Interest Rate, "Points" &
Other Fees. Often the price of a home
mortgage loan is stated in terms of an interest rate,
points, and other fees. A "point" is a fee
that equals 1 percent of the loan amount. Points are
usually paid to the lender, mortgage broker, or both,
at the settlement or upon the completion of the
escrow. Often, you can pay fewer points in exchange
for a higher interest rate or more points for a lower
rate. Ask your lender or mortgage broker about points
and other fees.
A document called the Truth in Lending Disclosure
Statement will show you the "Annual Percentage
Rate" ("APR") and other payment
information for the loan you have applied for. The APR
takes into account not only the interest rate, but
also the points, mortgage broker fees and certain
other fees that you have to pay. Ask for the APR
before you apply to help you shop for the loan that is
best for you. Also ask if your loan will have a charge
or a fee for paying all or part of the loan before
payment is due ("prepayment penalty"). You
may be able to negotiate the terms of the prepayment
penalty.
Lender-Required Settlement Costs.
Your lender may require you to obtain certain
settlement services, such as a new survey, mortgage
insurance or title insurance. It may also order and
charge you for other settlement-related services, such
as the appraisal or credit report. A lender may also
charge other fees, such as fees for loan processing,
document preparation, underwriting, flood
certification or an application fee. You may wish to
ask for an estimate of fees and settlement costs
before choosing a lender. Some lenders offer "no
cost" or "no point" loans but normally
cover these fees or costs by charging a higher
interest rate.
Comparing Loan Costs. Comparing
APRs may be an effective way to shop for a loan.
However, you must compare similar loan products for
the same loan amount. For example, compare two 30-year
fixed rate loans for $100,000. Loan A with an APR of
8.35% is less costly than Loan B with an APR of 8.65%
over the loan term. However, before you decide on a
loan, you should consider the up-front cash you will
be required to pay for each of the two loans as well.
Another effective shopping technique is to compare
identical loans with different up-front points and
other fees. For example, if you are offered two
30-year fixed rate loans for $100,000 and at 8%, the
monthly payments are the same, but the up-front costs
are different:
Loan A - 2 points ($2,000) and lender required
costs of $1800 = $3800 in costs.
Loan B - 2 1/4 points ($2250) and lender required
costs of $1200 = $3450 in costs.
A comparison of the up-front costs shows Loan B
requires $350 less in up-front cash than Loan A.

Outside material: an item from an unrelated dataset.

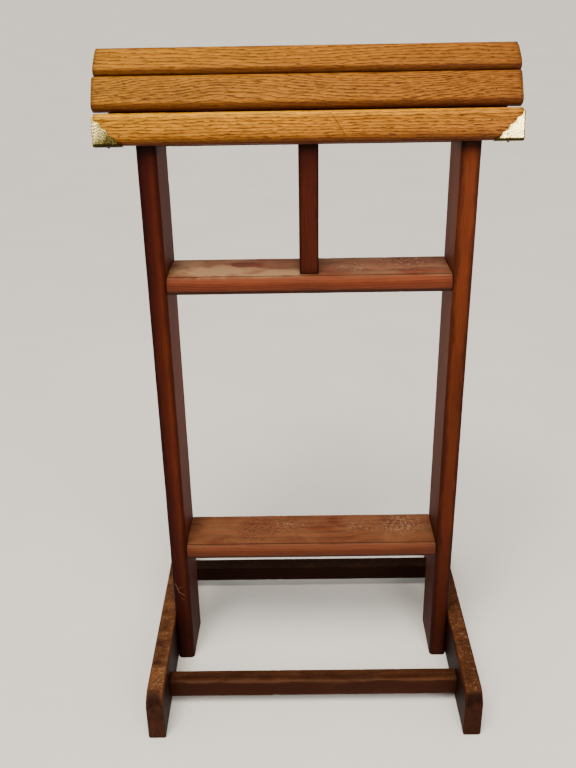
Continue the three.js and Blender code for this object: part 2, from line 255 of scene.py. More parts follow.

However, your individual situation (how long you plan
to stay in your house) and your tax situation (points
can usually be deducted for the tax year that you
purchase a house) may affect your choice of loans.
Lock-ins. "Locking in"
your rate or points at the time of application or
during the processing of your loan will keep the rate
and/or points from changing until settlement or
closing of the escrow process. Ask your lender if
there is a fee to lock-in the rate and whether the fee
reduces the amount you have to pay for points. Find
out how long the lock-in is good, what happens if it
expires, and whether the lock-in fee is refundable if
your application is rejected.
Tax and Insurance Payments. Your
monthly mortgage payment will be used to repay the
money you borrowed plus interest. Part of your monthly
payment may be deposited into an "escrow
account" (also known as a "reserve" or
"impound" account) so your lender or
servicer can pay your real estate taxes, property
insurance, mortgage insurance and/or flood insurance. Ask
your lender or mortgage broker if you will be required
to set up an escrow or impound account for taxes and
insurance payments.
Transfer of Your Loan.
While you may start the loan process with a lender or
mortgage broker, you could find that after settlement
another company may be collecting the payments on your
loan. Collecting loan payments is often known as
"servicing" the loan. Your lender or broker
will disclose whether it expects to service your loan
or to transfer the servicing to someone else.
Mortgage Insurance. Private
mortgage insurance and government mortgage insurance
protect the lender against default and enable the
lender to make a loan which the lender considers a
higher risk. Lenders often require mortgage insurance
for loans where the downpayment is less than 20% of
the sales price. You may be billed monthly, annually,
by an initial lump sum, or some combination of these
practices for your mortgage insurance premium. Ask
your lender if mortgage insurance is required and how
much it will cost. Mortgage insurance should not be
confused with mortgage life, credit life or disability
insurance, which are designed to pay off a mortgage in
the event of the borrower's death or disability.
You may also be offered "lender paid"
mortgage insurance ("LPMI"). Under LPMI
plans, the lender purchases the mortgage insurance and
pays the premiums to the insurer. The lender will
increase your interest rate to pay for the premiums --
but LPMI may reduce your settlement costs. You cannot
cancel LPMI or government mortgage insurance during
the life of your loan. However, it may be possible to
cancel private mortgage insurance at some point, such
as when your loan balance is reduced to a certain
amount. Before you commit to paying for mortgage
insurance, find out the specific requirements for
cancellation.
Flood Hazard Areas. Most
lenders will not lend you money to buy a home in a
flood hazard area unless you pay for flood insurance.
Some government loan programs will not allow you to
purchase a home that is located in a flood hazard
area. Your lender may charge you a fee to check for
flood hazards. You should be notified if flood
insurance is required. If a change in flood insurance
maps brings your home within a flood hazard area after
your loan is made, your lender or servicer may require
you to buy flood insurance at that time.